In 2006, Mosley's song "(Ask the Blind Man) He Saw It All" was named Song of the Year at the Singing News Fan Awards, the sogospelnews Awards, and the Southern Gospel Music Guild.

In 2014 Mosley, as part of The Farm Hands album "In A Country Town", was named Album of the Year by SPBGMA.

In 2015 The Farm Hands were named Entertaining Band of The Year and Bluegrass Gospel Band of the Year by SPBGMA.

In 2016 The Farm Hands were named Vocal Group of the Year and Bluegrass Gospel Band of the Year by SPBGMA. In 2016 Mosley was named Songwriter of the Year by SPBGMA.

In 2017, The Farm Hands were named Entertainers of the Year, Gospel Band of the Year, as well as winning Song of the Year and Album of the Year for "Dig In The Dirt".
In 2017, Mosley was named Bluegrass Songwriter of the Year.

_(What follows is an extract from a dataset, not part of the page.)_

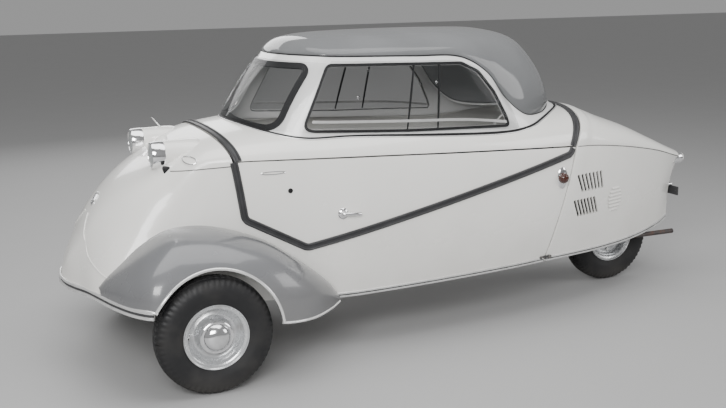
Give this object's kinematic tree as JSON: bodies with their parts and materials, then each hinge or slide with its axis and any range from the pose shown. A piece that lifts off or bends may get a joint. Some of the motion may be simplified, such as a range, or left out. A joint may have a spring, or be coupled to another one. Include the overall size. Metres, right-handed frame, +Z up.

In 2018, SPBGMA named The Farm Hands Band of the Year. Their Pinecastle album, "Colors" was named Album of the Year, and their song, "Rural Route" was named Song of the Year. http://pinecastlemusic.com/the-farm-hands-win-big-at-spbgma-2018/

In 2019, Mosley's song "Hillbilly Graham" was named Song of the Year by the SPBGMA

In February 2023, Mosley was named Songwriter of the Year for the third time by the Society for the Preservation of Bluegrass Music in America. He received the award again in January 2025. It was his fourth win.